Au sein la Nupes, tout le monde est raccord sur la police de proximité. Au point de se demander s’il ne s’agit pas d’un doux souvenir – un peu réécrit – de la gauche plurielle, qui l’avait inventée… avant de perdre les élections de 2002, notamment sur le thème de l’insécurité. « Ce n’est pas un doux souvenir, je veux des choses efficaces, et la police de proximité est une solution dont on sait qu’elle fonctionne ailleurs, affirme Roger Vicot, député PS du Nord, spécialiste des questions de sécurité dans le parti. Ailleurs en Europe ou au Royaume-Uni, on ne trouve pas vain ou naïf d’avoir une police de proximité qui peut être non-armée. »

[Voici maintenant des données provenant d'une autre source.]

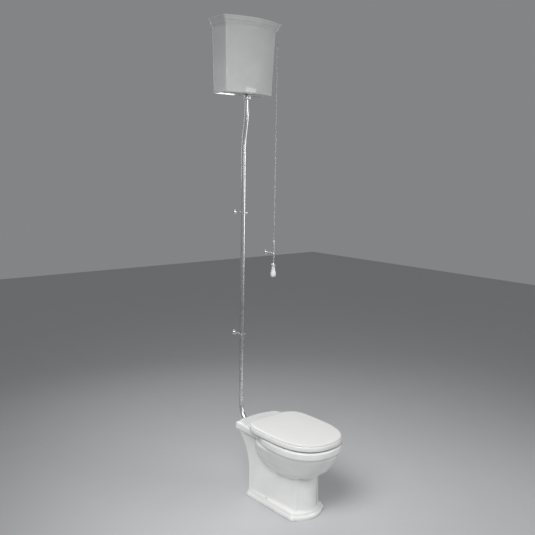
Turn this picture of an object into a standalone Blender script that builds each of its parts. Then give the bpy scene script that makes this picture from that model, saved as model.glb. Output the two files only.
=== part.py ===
"""High-level toilet: a pedestal pan with a seat and a wrap-over lid, and a wall cistern with a long
flush pipe and a pull chain.

+Z is up, +Y points to the wall and +X to the right of someone who faces the wall. The origin is on
the floor, under the middle of the back edge of the pan's foot.
"""
import math

import bmesh
import bpy
from mathutils import Matrix, Vector

GAP = 0.0003  # clearance between pieces that touch

# Room planes
WALL_Y = 0.297

# Pan: rim and shelf
RIM_Z = 0.408
RIM_HALF_WIDTH = 0.187
RIM_FRONT_Y = -0.518
RIM_WIDE_Y = -0.300  # where the rim's front curve starts
SHELF_HALF_WIDTH = 0.150
SHELF_CORNER_Y = 0.084
SHELF_BOW = 0.020
SHELF_TOP_Z = 0.4135
LEDGE_Y = -0.004
CHINA = 0.011  # wall thickness of the glazed china

# Pan: foot and pedestal
FOOT_HALF_WIDTH = 0.1255
FOOT_FRONT_HALF_WIDTH = 0.1185
FOOT_BACK_Y = 0.010
FOOT_CORNER_Y = -0.366
FOOT_BOW = 0.043
FOOT_WALL = 0.014
PEDESTAL_HALF_WIDTH = 0.1145
PEDESTAL_FRONT_HALF_WIDTH = 0.082
PEDESTAL_CORNER_Y = -0.360
PEDESTAL_BOW = 0.034
FLARE = 0.029  # how far each side spreads to the shelf
FIXING_Y = -0.1513
FIXING_Z = 0.0385
FIXING_FACE_X = 0.1085

# Trap and flush inlet of the pan
TRAP_BORE = 0.034
TRAP_OUTSIDE = 0.044
OUTLET_Y = -0.062
OUTLET_END_Z = 0.030
HORN_Z = 0.345
HORN_END_Y = 0.088
HORN_BORE = 0.024
HORN_OUTSIDE = 0.034

# Seat and lid
SEAT_BOTTOM_Z = RIM_Z + 0.0055
SEAT_THICKNESS = 0.0175
LID_UNDERSIDE_Z = 0.4390
LID_TOP_Z = 0.4470
LID_SKIRT_Z = 0.4140
LID_BACK_Y = -0.031
HINGE_Y = -0.018
HINGE_Z = 0.424
HINGE_X = 0.068
HINGE_PIN_RADIUS = 0.003
BARREL_RADIUS = 0.007

# Cistern
CISTERN_BOTTOM_Z = 2.197
CORNICE_Z = 2.534
CISTERN_RIM_Z = 2.5575
LID_BASE_Z = CISTERN_RIM_Z + GAP
CISTERN_TOP_Z = 2.584
CISTERN_WALL = 0.009

# Flush pipe
PIPE_RADIUS = 0.013
PIPE_BORE = 0.0115
PIPE_Y = 0.2235
TAIL_Y = 0.199
PIPE_TOP_Z = 2.170
PIPE_BEND_RADIUS = 0.100
CLIP_HEIGHTS = {"upper": 1.553, "lower": 0.855}

# Flush lever, chain and pull
LEVER_Y = 0.224
LEVER_Z = 2.483
PIVOT_X = 0.147
CHAIN_X = 0.231
LIFT_X = 0.060
LEVER_SWING = math.radians(18)
CHAIN_RADIUS = 0.003
PULL_TRAVEL = (CHAIN_X - PIVOT_X) * math.sin(LEVER_SWING)
ROD_TOP_Z = 1.388
ROD_END_Z = 1.236
HANDLE_END_Z = 1.169
GUIDE_Z = 1.310

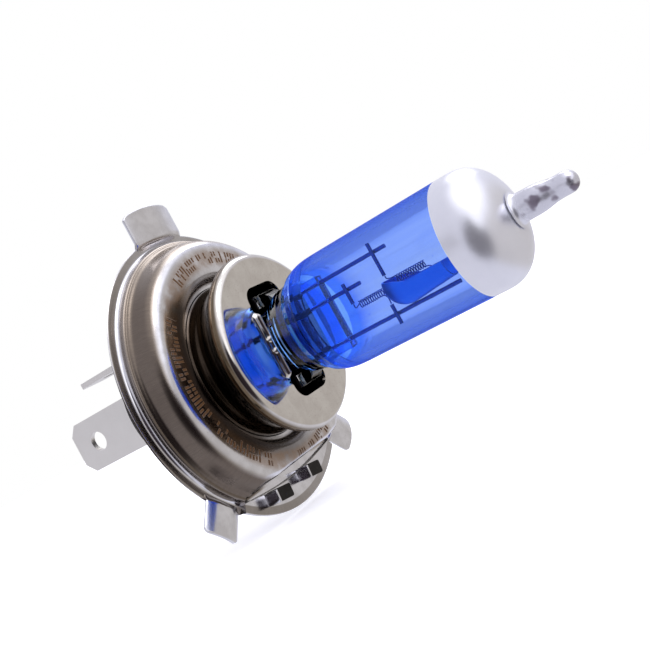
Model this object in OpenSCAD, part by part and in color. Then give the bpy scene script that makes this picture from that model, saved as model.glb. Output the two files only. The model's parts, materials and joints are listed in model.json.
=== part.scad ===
/* [Flange] */
// Outer radius of the flange rim
rim_r = 21.5; // [18:0.1:26]
// Thickness of the stamped flange sheet
sheet_t = 0.6; // [0.4:0.05:1]
// Height of the dome above the seating plane
dome_h = 5.3; // [4:0.1:7]
// Distance of the flat side of the dome from the axis, at its top
flat_side = 15.2; // [14.5:0.1:16]
// Distance of the flat side from the axis, at its foot
flat_foot = 16.1; // [16:0.1:16.6]
// Radius to the tip of the 12 o'clock lug
lug_top_r = 26.2; // [24:0.1:29]
// Width of the 12 o'clock lug
lug_top_w = 10.2; // [7:0.1:11]
// Radius to the tips of the two lower lugs
lug_low_r = 25.8; // [24:0.1:29]
// Width of the two lower lugs
lug_low_w = 5.7; // [4:0.1:8]
// Angle of the lower lugs from the 12 o'clock lug
lug_angle = 135; // [125:1:140]
// Height of the crest of each lug above its side edges
lug_bow = 0.7; // [0.4:0.1:1]
// Height of each lug's side edges above the seating plane
lug_rise = 0.4; // [0.2:0.1:0.5]
// Length of each slot in the flat segment
slot_l = 5.7; // [4:0.1:6.6]
// Width of each slot in the flat segment
slot_w = 1.9; // [1.5:0.1:2.3]
// Angle of the slots to the flat side
slot_turn = 8; // [0:0.5:10]
// Height of the tab bent up from each slot
slot_tab_h = 2.1; // [1:0.1:3]

/* [Cup] */
// Outer radius of the cup that holds the glass
cup_r = 13.05; // [12:0.05:14]
// Height of the cup face above the seating plane
cup_face_x = 11.6; // [10:0.1:13]
// Rounding of the cup's outer edge
cup_round = 1.07; // [0.6:0.01:1.6]
// Radius of the cup's waist
waist_r = 10.9; // [10.4:0.1:11.2]
// Radius of the hole in the flange that the cup is pushed into
neck_hole_r = 11.45; // [11:0.05:12]
// Thickness of the cup sheet
cup_t = 0.5; // [0.35:0.05:0.8]
// Half width of the opening in the cup face
opening_y = 4; // [3.4:0.1:5]
// Half length of the opening in the cup face
opening_z = 8.25; // [7.6:0.05:9]
// Height of the lip bent up along each long edge of the opening
lip_h = 0.75; // [0.4:0.05:1.4]

/* [Base] */
// Outer radius of the base sleeve
shell_r = 12.5; // [12:0.1:13]
// Distance of the sleeve's back edge behind the seating plane
shell_back = 9; // [8:0.1:11]
// Distance of the insulator's back face behind the seating plane
insulator_back = 11.2; // [10:0.1:14]
// Radius of the insulator's back boss
boss_r = 10.4; // [10.3:0.1:11.5]

/* [Terminals] */
// Distance of the terminal tips behind the seating plane
blade_end = 24.8; // [21:0.1:34.5]
// Width of a terminal blade
blade_w = 7.5; // [6.2:0.1:8.6]
// Thickness of a terminal blade
blade_t = 0.8; // [0.6:0.05:1]
// Distance of each blade's middle plane from the axis
blade_off = 8.45; // [7.8:0.05:8.8]
// Diameter of the hole in each blade
blade_hole_d = 2.9; // [2:0.1:3.4]
// Distance from the blade tip to the hole's centre
blade_hole_in = 4.6; // [3.5:0.1:7]

/* [Glass] */
// Outer radius of the glass tube
glass_r = 7.9; // [7.2:0.05:8.5]
// Wall thickness of the glass tube
glass_t = 1.1; // [0.8:0.05:1.4]
// Height where the tube starts to round into the dome
dome_x = 43.5; // [42:0.1:50]
// Length of the rounded dome
dome_l = 5.5; // [4.5:0.1:7]
// Height of the exhaust tip's end
tip_x = 57.2; // [56:0.1:60]
// Height where the blue coat starts
blue_x = 17.95; // [17.5:0.05:20]
// Height where the silver coat starts
silver_x = 41.9; // [38:0.1:43]
// Half thickness of the pinch's flat web
web_y = 1.6; // [1.3:0.1:2]
// Half thickness of the pinch's edge ribs
rib_y = 3; // [2.4:0.1:3.4]
// Half width of the pinch
pinch_z = 6.9; // [6.6:0.1:7.4]

/* [Burner] */
// Radius of each support post
post_r = 0.28; // [0.2:0.01:0.4]
// Height of the high-beam coil's first turn
high_x = 24.4; // [24.3:0.1:25]
// Length of the high-beam coil
high_l = 4; // [3.5:0.1:4.1]
// Height of the low-beam coil's first turn
low_x = 30.9; // [30.6:0.1:31.5]
// Length of the low-beam coil
low_l = 4.6; // [4:0.1:5.5]
// Outer radius of both coils
coil_r = 0.55; // [0.4:0.01:0.6]
// Number of turns in each coil
coil_turns = 14; // [8:1:16]
// Radius of the shield's rounded nose
shield_r = 3; // [2.6:0.05:3.2]
// Thickness of the shield sheet
shield_t = 0.22; // [0.15:0.01:0.4]

/* [Fits] */
// Gap left between two pieces that touch
fit = 0.02; // [0.01:0.01:0.05]
// Gap around the cup and the insulator where one slides into the other
slide_fit = 0.1; // [0.05:0.01:0.15]
// Thickness of the blue coat and of the silver coat
coat_t = 0.05; // [0.03:0.01:0.1]

/* [Hidden] */
$fn = 96;
shield_z = -0.95;
shield_x = 31.8;
shield_end = 38.5;
post_z = [4.2, 1.6, shield_z - shield_r - post_r - fit];
post_end = [31.7, 26, 38.6];
step_r = rim_r - 1.45;
bead_r = 0.22;
seg_x = 1;
seg_y = 12.2;
foil_x = [3.3, 9.3];
foil_w = 2.2;
foil_t = 0.1;
pin_r = 0.35;
pin_back = -2;
lead_r = 0.4;
sleeve_x = [14.9, 17.4];
sleeve_r = 0.42;
bridge_x = [17.9, 20.8];
bridge_y = 0.8;
bridge_z = [-5.4, 5.2];
cross_r = 0.25;
cross_y = -post_r - cross_r - fit;
wire_r = 0.09;
high_z = -0.9;
low_z = -0.25;
tail_w = 2.6;
tail_end = -3.6;
tip_r = 1.75;

// Points of an arc in a plane, from angle a to angle b
function arc(c, r, a, b, n = 6) =
  [for (i = [0:n]) c + r * [cos(a + (b - a) * i / n), sin(a + (b - a) * i / n)]];

// Unit normal at point i of a path
function side(p, i) =
  let (a = p[max(i - 1, 0)], b = p[min(i + 1, len(p) - 1)], d = b - a)
  [-d.y, d.x] / norm(d);

// Outline of a bent sheet of thickness t whose front follows the path p
function sheet(p, t) =
  concat(p, [for (i = [len(p) - 1:-1:0]) p[i] + t * side(p, i)]);

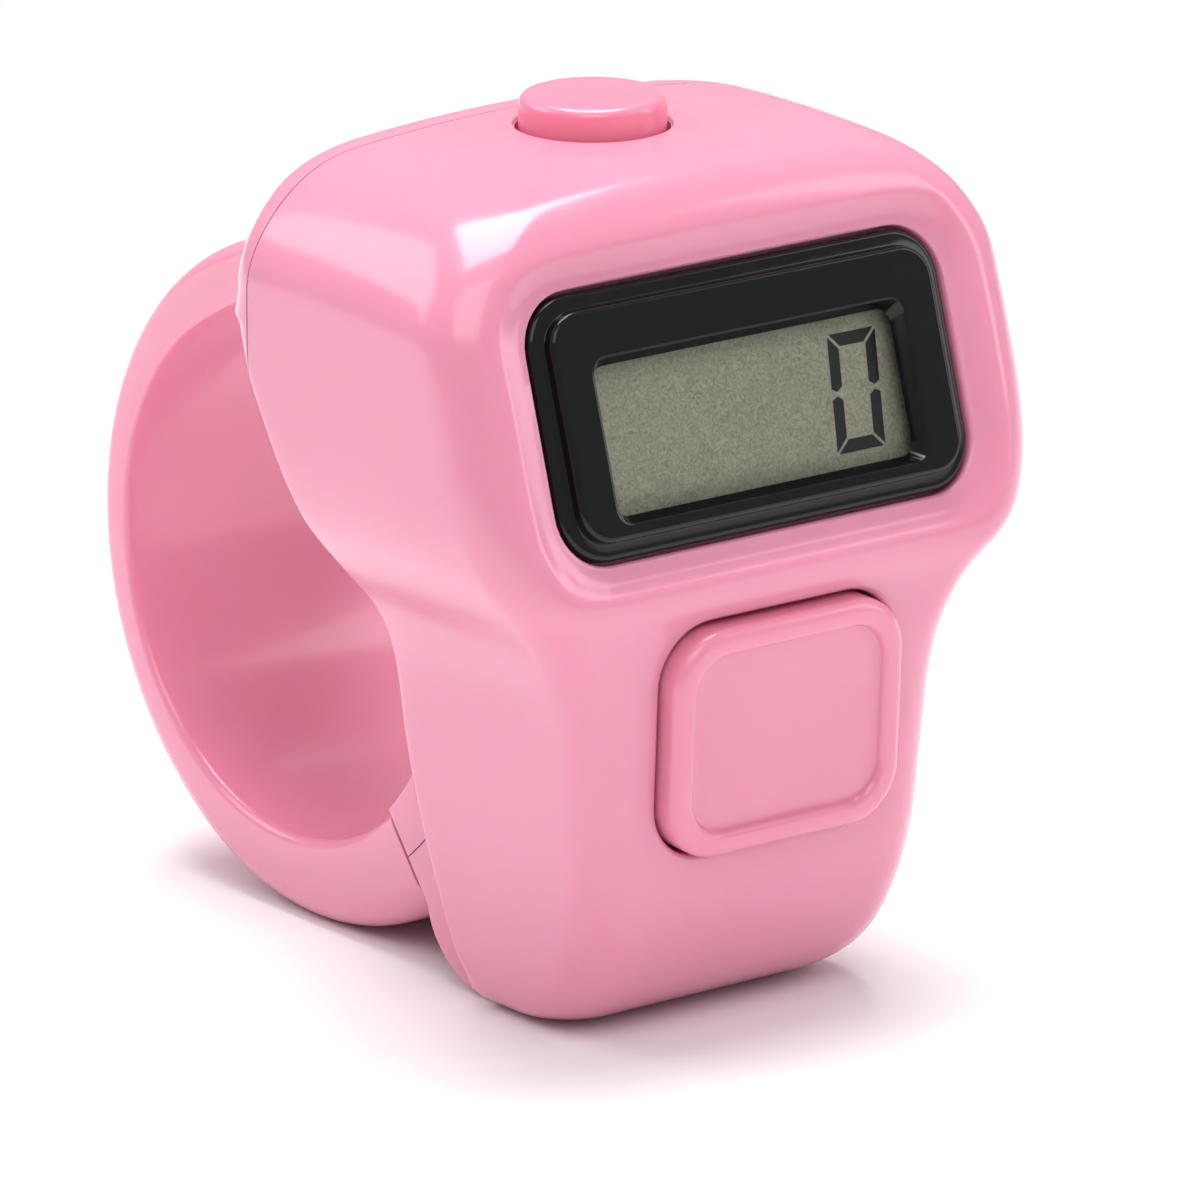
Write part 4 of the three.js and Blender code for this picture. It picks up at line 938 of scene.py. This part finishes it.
def band_section(outer, inner):
    """A loop across the band, rounded at its rims: (x, share of the way from inner to outer)."""
    thickness = math.dist(outer, inner)
    half = BAND_WIDTH / 2
    loop = []
    corners = (
        (half, thickness, BAND_OUTER_EDGE, 0),
        (-half, thickness, BAND_OUTER_EDGE, 90),
        (-half, 0, BAND_INNER_EDGE, 180),
        (half, 0, BAND_INNER_EDGE, 270),
    )
    steps = 8
    for x, rise, radius, turn in corners:
        cx = x - math.copysign(radius, x)
        cy = rise - radius if rise > 0 else radius
        for i in range(steps + 1):
            a = math.radians(turn + 90 * i / steps)
            loop.append((cx + radius * math.cos(a), (cy + radius * math.sin(a)) / thickness))
    points = []
    for x, share in loop:
        f = inner[0] + (outer[0] - inner[0]) * share
        z = inner[1] + (outer[1] - inner[1]) * share
        points.append((x, -f, z))
    return points


def make_band():
    outer, inner = band_edges()
    band = stack("band_skin", [band_section(o, i) for o, i in zip(outer, inner)])
    fix_normals(band)
    reach = HINGE_INSET + JOINT_GAP + 0.6
    half = TENON_THICKNESS / 2
    places = ((-reach, -half), (0, -half), (0, half), (-reach, half))
    tenon = [hinge_point(along, out) for along, out in places]
    combine(band, side_prism("tenon", tenon, TENON_WIDTH), "UNION")
    combine(band, rod("eye", HINGE, EYE_RADIUS, TENON_WIDTH), "UNION")
    tongue = tongue_outline(TONGUE_THICKNESS, HEAD_REAR_F - 1.2, TONGUE_TIP_F)
    tongue = side_prism("tongue", tongue, TONGUE_WIDTH)
    fork_low = (-FORK_GAP / 2, -TONGUE_TIP_F - SEAM_GAP, TONGUE_HEIGHT - FORK_REACH)
    fork_root = RESET_F - RESET_RADIUS - FORK_ROOM
    fork_high = (FORK_GAP / 2, -fork_root, TONGUE_HEIGHT + FORK_REACH)
    combine(tongue, box_object("fork", fork_low, fork_high))
    combine(band, tongue, "UNION")
    combine(band, rod("eye_bore", HINGE, PIN_RADIUS + SLIDE_GAP, BAND_WIDTH, 24))
    return band


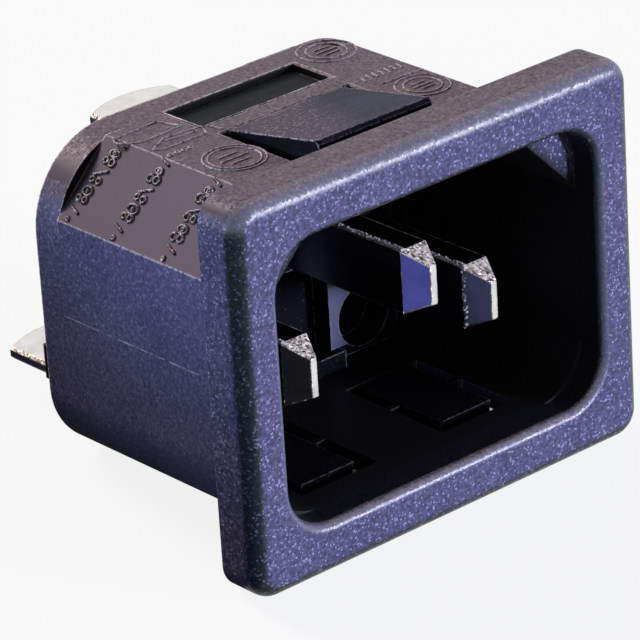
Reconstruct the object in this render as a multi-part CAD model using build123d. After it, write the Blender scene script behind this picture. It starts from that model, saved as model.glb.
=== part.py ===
from build123d import *
import os
from math import radians, sqrt, tan

# A snap-in power inlet for a panel, in millimetres.
# The panel's front face lies on y = 0. The bezel faces -Y, the tabs point to +Y,
# +X is to the right seen from the front, and +Z is up.
os.makedirs("parts", exist_ok=True)

# Bezel, the flange that stays in front of the panel
bezel_width = 30.2
bezel_height = 24.0
bezel_thickness = 3.05
bezel_corner = 1.7
bezel_front_round = 1.1

# Body behind the panel, for a cut-out of 27 by 20. The bezel overhangs it on all sides
flange_side = 1.75
flange_top = 2.05
body_depth = 17.0
body_chamfer = 4.0
body_low_round = 4.7
rim_length = 2.1
rim_round = 5.5

# Socket inside the body
side_wall = 1.1
roof_wall = 1.2
corner_wall = 2.1
mouth_depth = 2.05
mouth_round = 3.0
mouth_lead = 0.55
edge_break = 0.12

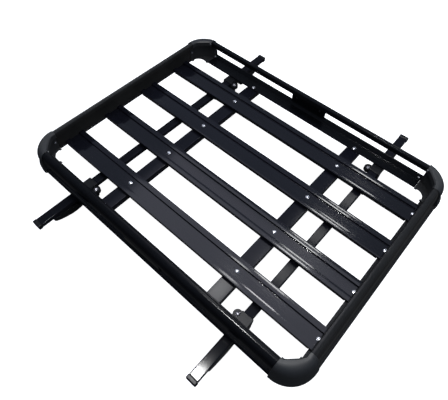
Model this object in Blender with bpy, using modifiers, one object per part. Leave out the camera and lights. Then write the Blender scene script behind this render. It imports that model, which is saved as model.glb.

« C’est sûr que c’est une politique qui se mène sur le temps long », reconnaît la députée EELV de Strasbourg Sandra Regol. Elle note une nette hausse des suicides dans la police après la fin de la police de proximité et la mise en place de la « politique du chiffre ». Politique avec laquelle, là encore, toute la gauche veut rompre, car elle a « altéré le service public de la police », croît l’écolo. Autre sujet qui semble faire consensus : la réforme de la formation des policiers, qui passerait à deux ans contre quelques mois aujourd’hui. « On mériterait d’avoir des policiers mieux préparés aux enjeux de la société. Leur formation devrait intégrer les sciences sociales », imagine Roger Vicot.

Changer de philosophie

L’idée plus large est de changer de philosophie. Pour résumer : former davantage des « gardiens de la paix » que des « forces de l’ordre ». Cela passe par exemple par un changement de doctrine du maintien de l’ordre dans les manifestations, pour éviter les affrontements. En revanche, un point fait débat : la question de l’armement de la police. Personne ici n’est pour la désarmer totalement. Mais il y a des nuances. Les insoumis disent que « l’essentiel des effectifs n’aura plus d’arme létale à terme ». Les socialistes et les écolos s’avèrent plus frileux, même s’ils sont favorables à une réduction de l’arsenal et à une police de proximité pas toujours armée.

Tout ça, ça fait de beaux projets à discuter. Mais si demain, la gauche arrivait au pouvoir, elle se retrouverait face à une police dont les syndicats sont très puissants, à mille lieues des objectifs énoncés plus haut. Et face, on l’a vu ces derniers jours, à une hiérarchie policière qui prend parfois des libertés avec l’Etat de droit. Dans ce contexte, de tels projets de réforme pourraient-ils vraiment voir le jour ? Tous les partis reconnaissent l’ampleur du défi. « Réformer une si grosse institution, ce n’est jamais simple. Ça demandera du dialogue », prévient Sandra Regol. « Il faudra agir vite, de manière ciblée sur les endroits où il y a le plus de problèmes », pense Antoine Léaument.

Concernant les syndicats, le socialiste et l’insoumis se laissent la possibilité de la dissolution. Mais derrière, il y a des policiers qui votent pour eux. Sandra Regol fait là-dessus une différence, en soulignant l’importance capitale des syndicats dans l’avancement de carrière des agents. « Cela conditionne leur relation avec les policiers ».

« Il nous faudra des points d’appuis à l’intérieur de la police. Il y a des gens qui pensent comme nous qui en ont gros sur la patate, assure Léaument. C’est ceux-là qu’il faudra faire monter. » Chacun reconnaît qu’il faudra reconquérir « les consciences républicaines », par un long travail d’explication et de remise à jour des connaissances des policiers. Pour autant, il faut le faire, jure-t-on à gauche : « A un moment donné, si on se dit qu’on ne peut rien faire face à des gens qui défient l’Etat de droit, alors nous sommes perdus. Autant tout arrêter tout de suite », conclut Roger Vicot.